_Short problem_:
Return each line of the material verbatim.

◆ ◆ ◆ ◆

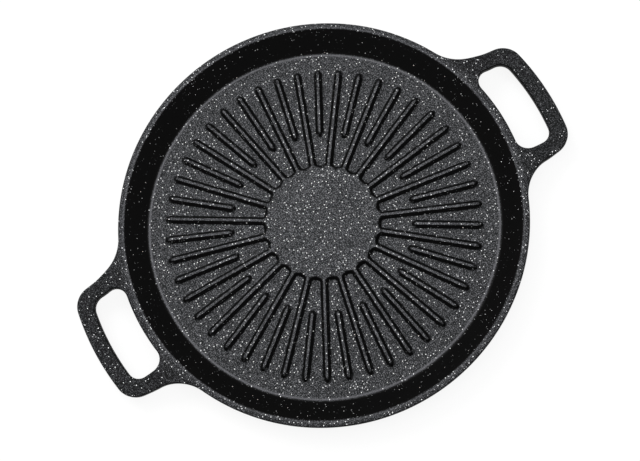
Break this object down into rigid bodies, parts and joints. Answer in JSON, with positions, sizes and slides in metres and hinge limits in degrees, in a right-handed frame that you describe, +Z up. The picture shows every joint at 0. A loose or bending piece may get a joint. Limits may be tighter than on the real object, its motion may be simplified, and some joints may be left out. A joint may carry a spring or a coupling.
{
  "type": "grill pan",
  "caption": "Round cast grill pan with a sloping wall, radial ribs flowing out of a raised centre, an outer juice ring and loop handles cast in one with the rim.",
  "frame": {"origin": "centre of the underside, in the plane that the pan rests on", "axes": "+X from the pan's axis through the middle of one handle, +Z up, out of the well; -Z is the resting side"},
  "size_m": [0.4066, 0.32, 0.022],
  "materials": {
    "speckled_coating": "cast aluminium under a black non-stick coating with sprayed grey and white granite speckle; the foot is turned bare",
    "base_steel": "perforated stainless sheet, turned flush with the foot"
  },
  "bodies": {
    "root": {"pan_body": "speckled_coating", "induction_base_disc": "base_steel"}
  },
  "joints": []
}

◆ ◆ ◆ ◆

_Reply_:
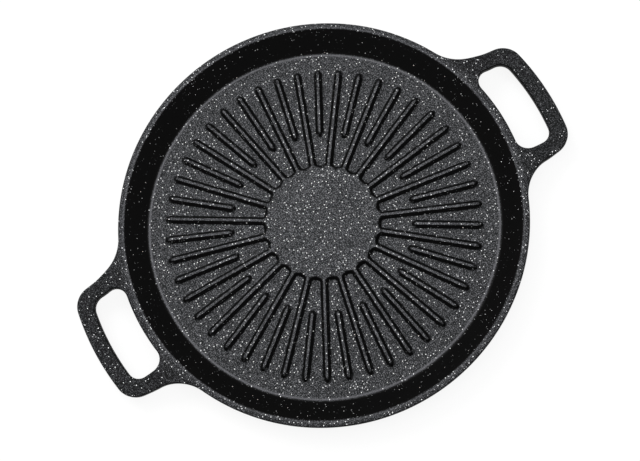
Break this object down into rigid bodies, parts and joints. Answer in JSON, with positions, sizes and slides in metres and hinge limits in degrees, in a right-handed frame that you describe, +Z up. The picture shows every joint at 0. A loose or bending piece may get a joint. Limits may be tighter than on the real object, its motion may be simplified, and some joints may be left out. A joint may carry a spring or a coupling.
{
  "type": "grill pan",
  "caption": "Round cast grill pan with a sloping wall, radial ribs flowing out of a raised centre, an outer juice ring and loop handles cast in one with the rim.",
  "frame": {"origin": "centre of the underside, in the plane that the pan rests on", "axes": "+X from the pan's axis through the middle of one handle, +Z up, out of the well; -Z is the resting side"},
  "size_m": [0.4066, 0.32, 0.022],
  "materials": {
    "speckled_coating": "cast aluminium under a black non-stick coating with sprayed grey and white granite speckle; the foot is turned bare",
    "base_steel": "perforated stainless sheet, turned flush with the foot"
  },
  "bodies": {
    "root": {"pan_body": "speckled_coating", "induction_base_disc": "base_steel"}
  },
  "joints": []
}